In addressing the extent and scope of an inventory search we need to look at the purposes of an inventory search, described in Roberge, Howard and Glenn as: (1) to protect the property of the owner, and (2) to protect officers from claims of negligence or violation of civil rights in the event property disappears or is damaged.
In this case the officer stated that “you could not gain entry to the trunk without cutting the lock and the chain.” The lock was cut off with a pair of bolt cutters. We have found no case which has gone so far as to allow an officer to cut or otherwise damage a locked container in order to conduct an itemized inventory of its contents. The purpose of an inventory is to protect the property of the owner and to protect officers from claims by the owner that the property was damaged; therefore, an officer cannot be justified in breaking into and damaging property in order to conduct an inventory search. To hold otherwise would violate the intended purposes of a proper inventory.
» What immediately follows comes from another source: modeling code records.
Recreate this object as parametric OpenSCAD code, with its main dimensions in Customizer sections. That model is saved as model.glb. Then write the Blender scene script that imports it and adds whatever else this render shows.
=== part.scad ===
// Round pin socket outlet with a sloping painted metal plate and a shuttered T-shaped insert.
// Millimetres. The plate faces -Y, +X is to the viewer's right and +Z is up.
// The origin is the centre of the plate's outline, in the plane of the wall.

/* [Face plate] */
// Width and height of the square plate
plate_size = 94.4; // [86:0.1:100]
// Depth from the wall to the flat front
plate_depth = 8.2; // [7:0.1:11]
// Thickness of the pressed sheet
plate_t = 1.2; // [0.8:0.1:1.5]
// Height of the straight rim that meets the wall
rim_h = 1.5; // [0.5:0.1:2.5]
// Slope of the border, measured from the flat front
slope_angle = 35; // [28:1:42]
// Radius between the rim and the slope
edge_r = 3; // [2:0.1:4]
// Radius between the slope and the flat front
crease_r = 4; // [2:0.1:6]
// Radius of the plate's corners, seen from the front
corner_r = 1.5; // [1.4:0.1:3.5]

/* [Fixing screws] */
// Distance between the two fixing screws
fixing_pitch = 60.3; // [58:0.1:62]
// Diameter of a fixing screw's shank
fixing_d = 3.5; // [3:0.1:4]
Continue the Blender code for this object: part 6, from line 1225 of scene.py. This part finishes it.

It is also obvious that when a container is chained and locked there is a greater expectation of privacy than when an item is left in plain view or is in a closed, but unlocked container. In this case it was not unreasonable to demand that the officers obtain a search warrant before breaking into Defendant’s footlocker.
The judgment of the Court of Criminal Appeals is affirmed. The conviction for possession of marijuana with intent to sell or deliver is reversed and remanded for a new trial, all other convictions are affirmed.
FONES, C.J., and COOPER, BROCK and HARBISON, JJ., concur.